# Reverse Osmosis and Hard water questions



## cymbaline (Dec 24, 2010)

WHats up folks..

I have a RO Unit with well water for the source.
My well water is over 320 ppm and I'm concerned about filter life.
If you have water as hard or harder with a RO unit;
are you doing anything extra to help lengthen your filters life?

I'm considering adding a 1 micron sediment filter to the system with the idea
it could only help get the volume of water the other filters are specced for.
The chain would go like 5 mic sediment filter > 1 mic sediment filter > rest of filters.
It might be overkill, but I also have a booster pump for the system that I don't want the hardness of the water to kill..


----------



## stems&seeds (Dec 24, 2010)

I usually clean my prefilter every 2 weeks or so, and the carbon filter at least once a month.
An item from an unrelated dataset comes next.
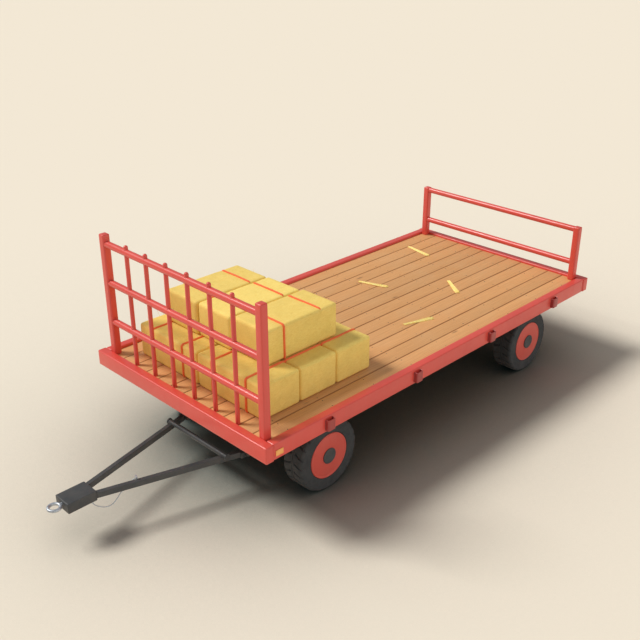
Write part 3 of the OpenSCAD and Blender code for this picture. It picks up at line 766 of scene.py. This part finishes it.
def tyre_surface(centre, side, bead_r, outer_r, half_width, shoulder):
    """Tyre: a closed outline of two beads, two side walls and a crown, turned round the axle.
    The crown sinks into grooves: one runs round its middle, and slanting ones part the blocks."""
    turn = np.radians(np.linspace(0, 90, 9))
    wall_low, wall_high = bead_r + 0.006, outer_r - shoulder
    up_wall = np.linspace(0.15, 1, 7)
    left = np.concatenate([
        [(bead_r, 0.03), (bead_r, 0.012), (wall_low, 0.003)],
        np.column_stack([wall_low + up_wall * (wall_high - wall_low),
                         0.0025 * (1 - np.sin(math.pi * up_wall))]),
        np.column_stack([wall_high + shoulder * np.sin(turn), shoulder - shoulder * np.cos(turn)])[1:]])
    left[:, 1] -= half_width
    crown_y = np.linspace(-half_width + shoulder, half_width - shoulder, 38)[1:-1]
    crown = np.column_stack([np.full(len(crown_y), outer_r), crown_y])
    profile = np.concatenate([left, crown, left[::-1] * [1, -1], left[:1]])
    sides, blocks = 336, 24
    angle = round_angles(sides)
    radius, along = profile[:, :1], profile[:, 1:]
    share = np.clip((radius - wall_high) / (outer_r - wall_high), 0, 1)
    slant = angle + np.abs(along) / half_width * 0.13
    phase = (slant * blocks / (2 * math.pi)) % 1
    across = np.clip((0.10 - np.abs(phase - 0.5)) / 0.03, 0, 1)
    outer_zone = np.clip((np.abs(along) - 0.12 * half_width) / 0.006, 0, 1)
    middle_cut = np.clip(1.8 - np.abs(along) / 0.0035, 0, 1)
    depth = np.maximum(0.010 * across * outer_zone, 0.006 * middle_cut) * np.clip(share * 1.6, 0, 1)
    radius = radius - depth
    points = on_axes(0, radius * np.cos(angle), along * side, radius * np.sin(angle))
    faces = grid_faces(len(profile), sides)
    faces = faces if side < 0 else [face[::-1] for face in faces]
    return points.reshape(-1, 3) + np.array(centre), faces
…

I'd probably recommend rinsing the filters out as I do, seems to almost double the life. I am on a deep well incoming water is just under 400 PPM.
An additional prefilter like you mention would definitely help, I'm thinking about getting one myself. I only average about 20-30 gal/day, forgot to mention I'm running a hydrologic stealth 200.
Do you also use a water softener? I have a large softener for the house, but my RO is currently feeding off the main line before the softener. This was how my Culligan system was plumbed, not sure why. I'm going to hook the stealth up after the softener and I suspect it should dramatically increase filter life.
What type of RO unit are you running?


----------



## cymbaline (Dec 24, 2010)

Hi Stems&seeds thanks for your response!

I have no filtering at all in my house, like you though deep well with 350~ ppm
I have a 5 stage unit- 75gpd system no name from ebay. I'm around the same amount of water a day as you.
How often do you need to replace your filters? When you said it almost doubles the life of the filters does that mean you can get the volume of water they are specced for?
Or do you just go by how many months old they are?


----------



## cymbaline (Dec 25, 2010)

No one else on well water? Everyone else is on city water? Or don't you pay attention to these details?


----------